Data section —
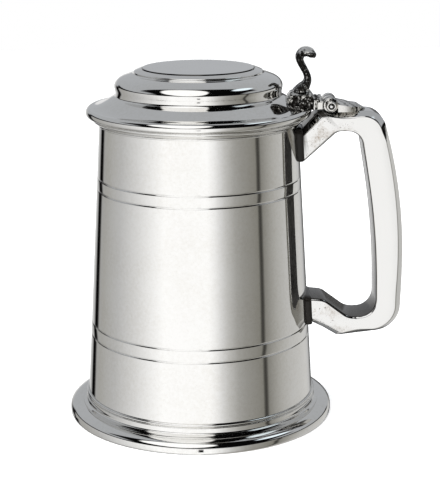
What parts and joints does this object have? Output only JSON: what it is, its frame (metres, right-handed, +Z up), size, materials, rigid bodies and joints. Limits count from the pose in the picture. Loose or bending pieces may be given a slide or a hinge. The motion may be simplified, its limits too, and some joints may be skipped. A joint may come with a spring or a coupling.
{
  "type": "tankard",
  "caption": "Tapered pewter drinking tankard with a flared foot, a square bow handle and a hinged domed lid with a scrolled thumbpiece.",
  "frame": {"origin": "centre of the object's footprint box, on the surface that the foot rests on", "axes": "+Z up along the drum, +X towards the handle, +Y across the handle, along the hinge pin"},
  "size_m": [0.136, 0.108, 0.1493],
  "materials": {
    "polished_pewter": "mirror-polished pewter",
    "satin_pewter": "satin turned pewter",
    "antiqued_pewter": "cast pewter with dark patina in its recesses"
  },
  "bodies": {
    "tankard": {"drum": "polished_pewter", "drum_floor": "satin_pewter", "mouth_band": "polished_pewter", "foot_ring": "polished_pewter", "handle": "polished_pewter", "handle_pad_upper": "polished_pewter", "handle_pad_lower": "polished_pewter", "hinge_leaf": "antiqued_pewter", "hinge_pin": "polished_pewter"},
    "lid": {"lid_shell": "polished_pewter", "lid_disc": "polished_pewter", "lid_bezel": "satin_pewter", "lid_strap": "antiqued_pewter", "thumbpiece": "antiqued_pewter"}
  },
  "joints": [
    {"name": "lid_hinge", "type": "hinge", "parent": "tankard", "child": "lid", "pos_m": [0.0381, 0, 0.1271], "axis": [0, 1, 0], "range_deg": [0, 105]}
  ]
}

Set task — Repeat the data verbatim.

Expected output —
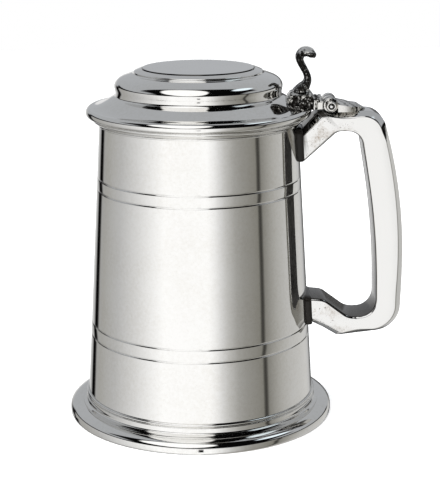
What parts and joints does this object have? Output only JSON: what it is, its frame (metres, right-handed, +Z up), size, materials, rigid bodies and joints. Limits count from the pose in the picture. Loose or bending pieces may be given a slide or a hinge. The motion may be simplified, its limits too, and some joints may be skipped. A joint may come with a spring or a coupling.
{
  "type": "tankard",
  "caption": "Tapered pewter drinking tankard with a flared foot, a square bow handle and a hinged domed lid with a scrolled thumbpiece.",
  "frame": {"origin": "centre of the object's footprint box, on the surface that the foot rests on", "axes": "+Z up along the drum, +X towards the handle, +Y across the handle, along the hinge pin"},
  "size_m": [0.136, 0.108, 0.1493],
  "materials": {
    "polished_pewter": "mirror-polished pewter",
    "satin_pewter": "satin turned pewter",
    "antiqued_pewter": "cast pewter with dark patina in its recesses"
  },
  "bodies": {
    "tankard": {"drum": "polished_pewter", "drum_floor": "satin_pewter", "mouth_band": "polished_pewter", "foot_ring": "polished_pewter", "handle": "polished_pewter", "handle_pad_upper": "polished_pewter", "handle_pad_lower": "polished_pewter", "hinge_leaf": "antiqued_pewter", "hinge_pin": "polished_pewter"},
    "lid": {"lid_shell": "polished_pewter", "lid_disc": "polished_pewter", "lid_bezel": "satin_pewter", "lid_strap": "antiqued_pewter", "thumbpiece": "antiqued_pewter"}
  },
  "joints": [
    {"name": "lid_hinge", "type": "hinge", "parent": "tankard", "child": "lid", "pos_m": [0.0381, 0, 0.1271], "axis": [0, 1, 0], "range_deg": [0, 105]}
  ]
}